In January 2015, Boko Haram overran the MNJTF base and took control of Baga, killing hundreds of residents and forcing thousands to flee to Maiduguri. The town was later retaken, but jihadists continue to attack the military and civilians in the area, which is an ISWAP stronghold.

Its fighters occupy camps on many islands in Lake Chad.

Update December 29 ISIS claimed ISWAP fighters were responsible for the Baga attacks, saying that dozens of military personnel were killed and injured and four were captured. It said “several” barracks were burned.

Update December 31 On Sunday, ISIS released a video of the attack of Fish Dam and the Nigerian Air Force released a video of strikes in the area.

Boko Haram has repeatedly struck military outposts in the region in recent months, and the Lake Chad area around Baga has seen a number of attacks attributed to ISWAP in recent weeks.

On December 17, Boko Haram militants killed one soldier and injured another when they briefly seized a military base in Mairari village close to the garrison town of Monguno, around 52 km (32 miles) from Baga.

On December 14, ISWAP fighters attacked a military base in Gudumbali, around 70 km (44 miles) from Baga. The Nigerian army said one solder was killed, and ISIS claimed ISWAP fighters killed five troops, while other reports said a dozen or more died. Ten days earlier, ISWAP fighters launched an assault on a military base in Gudumbali, sparking a fierce firefight in which two soldiers were injured.

ISWAP fighters attacked a military base in Mallam Fatori, around 82 km (51 miles) from Baga on December 3. At least one soldier was killed and several others were injured in the attack.

Also on December 1, ISIS claimed ISWAP killed eight Nigerian soldiers and wounded 17 others in an attack near Gamboru, around 90 km (56 miles) from Baga. The Nigerian Army said that it captured weapons and stores during “offensive patrols” in the area, but did not mention army casualties. On December 14, the Shekau faction of Boko Haram was blamed when Nigerian soldiers were killed in roadside bomb blast near Gamboru.

On November 30, ISWAP fighters attacked a military base in Arege village near Baga, killing at least on soldier and injuring at least seven others. The same base came under attack two days earlier, but the militants failed to overrun it.

Two days earlier, three soldiers were killed in attack on a military base in Cross-Kauwa, around 24 km (15 miles) from Baga.

Surge in Boko Haram attacks

Boko Haram split into two factions in mid-2016 over ideological differences. One is led by Abu Mus’ab Al-Barnawi and largely focuses on attacking military and government targets, while the other, led by Abubakar Shekau, is notorious for suicide bombings and indiscriminate killings of civilians.

Shekau has pledged allegiance to ISIS leader Abu Bakr Al-Baghdadi, but ISIS central gave its formal backing to the Barnawi faction, which is known as Islamic State West Africa Province.

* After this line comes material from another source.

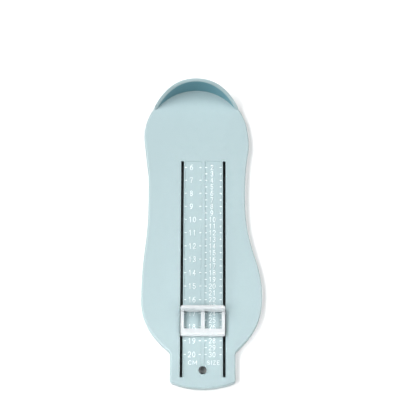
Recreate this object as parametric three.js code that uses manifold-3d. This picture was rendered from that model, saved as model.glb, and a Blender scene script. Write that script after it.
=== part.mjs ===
// Foot measuring gauge for small children's feet: a foot-shaped tray with an upright heel wall,
// a scale between two long slots, and a white stop that slides along the slots to the toes.
// Millimetres. X runs across the foot, Y points to the heel, Z is up from the table.
// Distances called "from zero" run from the inner face of the heel wall towards the toes.
import * as THREE from "three";
import { mergeVertices } from "three/addons/utils/BufferGeometryUtils.js";
import Module from "manifold-3d";

const wasm = await Module();
wasm.setup();

// Tray
const deckTop = 7.0; // upper face of the deck above the table
const deckThickness = 2.0;
const skirtWall = 1.8; // rim that carries the deck all round
const edgeRound = 1.2; // rounding of the deck's outer edge

// Heel wall
const heelRadius = 36.0; // inner face
const heelShiftX = -5.5; // the heel sits left of the scale
const heelWall = 2.2;
const wallHeight = 21.5; // above the deck
const rampStart = 15.4; // where the falling rim meets the deck, from zero
const rampSlope = 1.3; // rise of the rim for each millimetre towards the heel
const crestBlend = 5.0; // softness of the change from ramp to level rim
const rimRound = 0.7;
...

ISWAP has lately intensified its armed campaign, launching a number of major assaults on military targets in Borno and neighboring Yobe state amid signs of a takeover by more hardline leaders.

There have been dozens of attacks on military bases since July. Most of the attacks have been blamed on ISWAP, or claimed by ISIS as ISWAP attacks, but there has been an upsurge in attacks by both factions in recent weeks.

In the most recent major attack on December 24, Boko Haram militants ambushed a military convoy between Maiduguri and Damaturu, killing more than a dozen military and police personnel, the army said. But an officer, speaking on condition of anonymity, said the militants had overrun an army base, and put the death toll at 18.

That attack followed an attempted raid on a nearby military base in Kukareta village, 20 km (12 miles) from Damaturu.

The military on November 30 lashed out at the media, saying some media outlets were “creating erroneous impression of the Nigerian Army through inaccurate and false publication of casualty figures.”

The military has even threatened legal action against organizations publishing unofficial figures.

Borno and Yobe states, along with nearby Adamawa state, have born the brunt of nine years of jihadist violence that has claimed 27,000 lives and forced 1.8 million people to flee their homes. The conflict has also spilled over into Nigeria’s northern neighbours Chad, Niger and Cameroon.

The recent surge in Boko Haram attacks has increased pressure on President Muhammadu Buhari, who was elected in 2015 on a promise to defeat the Islamists and has repeatedly said they are virtually defeated. His administration wants to show it is winning the fight against Boko Haram ahead of a presidential election in February at which he will seek a second term in office.